Boards also need to consider their leadership structure – for example, whether they have one person as CEO and chair or two, whether there is a lead director and what the role of committee chairs should be. Of course, this also includes the matter of which committees the board needs – just those required, or others additionally.
Decisions also need to be made about the length and number of meetings, including those of independent directors in the absence of executives. This, of course, depends on the role the board wants to play and the fullness of meeting agendas. A process must be defined for how the annual cycle of the board’s business is to be defined and by whom, and also who will determine the agenda for each meeting.

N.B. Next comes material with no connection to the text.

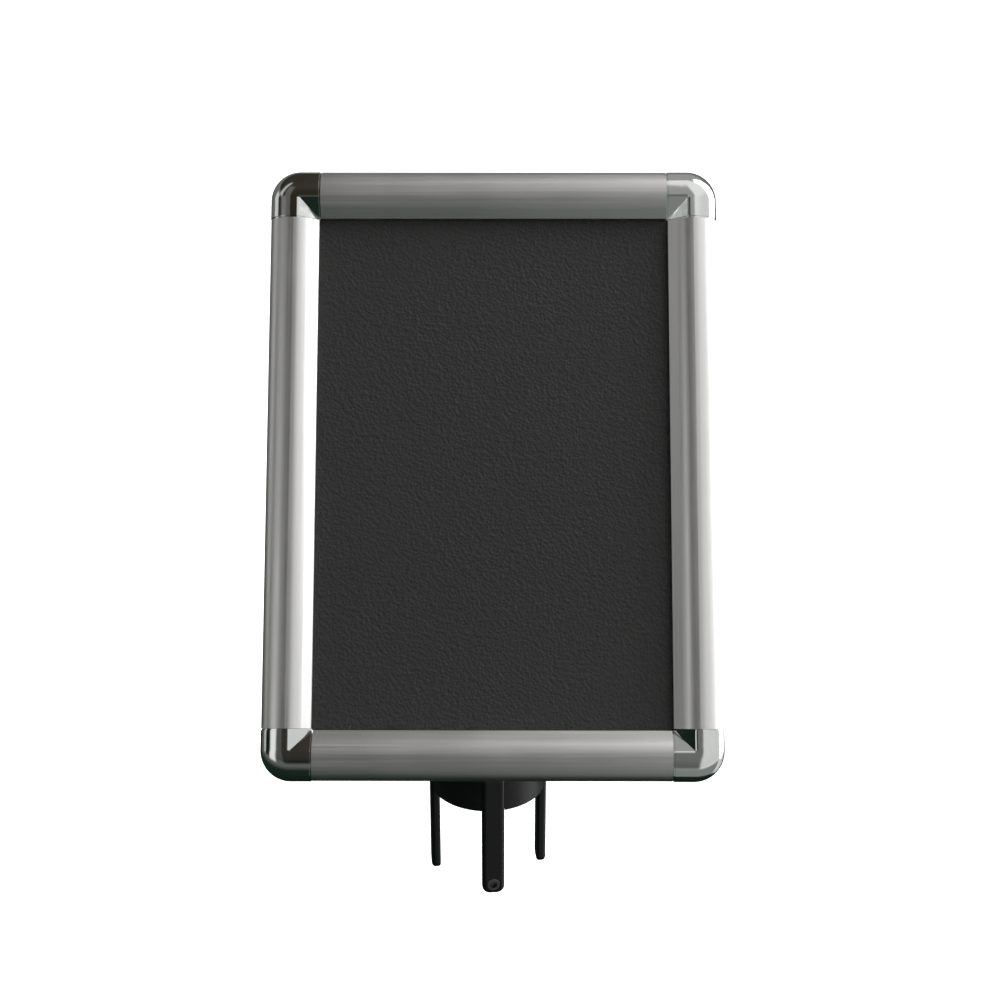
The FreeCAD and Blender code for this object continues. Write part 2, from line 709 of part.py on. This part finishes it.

Design should also include explicit and thoughtful attention to what information the directors need in order to play their role, and when it will be transmitted. Attention must also be given to how to organise the information, so that busy directors can comprehend what is happening within the limits of the available time.
Finally, when I speak about design, this includes explicit consideration of the best procedures for the board to use in handling its major tasks – approving and assessing strategies, evaluation of the CEO and ensuring compliance with laws and regulations.
Making all these choices may seem like a large effort for a group of people who already feel overtaxed. However, in my experience, it is always a pleasant surprise how quickly directors can agree on these matters. And in any case, the improved results always seem to be worth the effort.
Jay Lorsch is the Louis Kirstein professor of human relations at Harvard Business School. He is the author, with Colin Carter, of “Back to the Drawing Board: Designing Corporate Boards for a Complex World” (Harvard Business School Press, October 2003).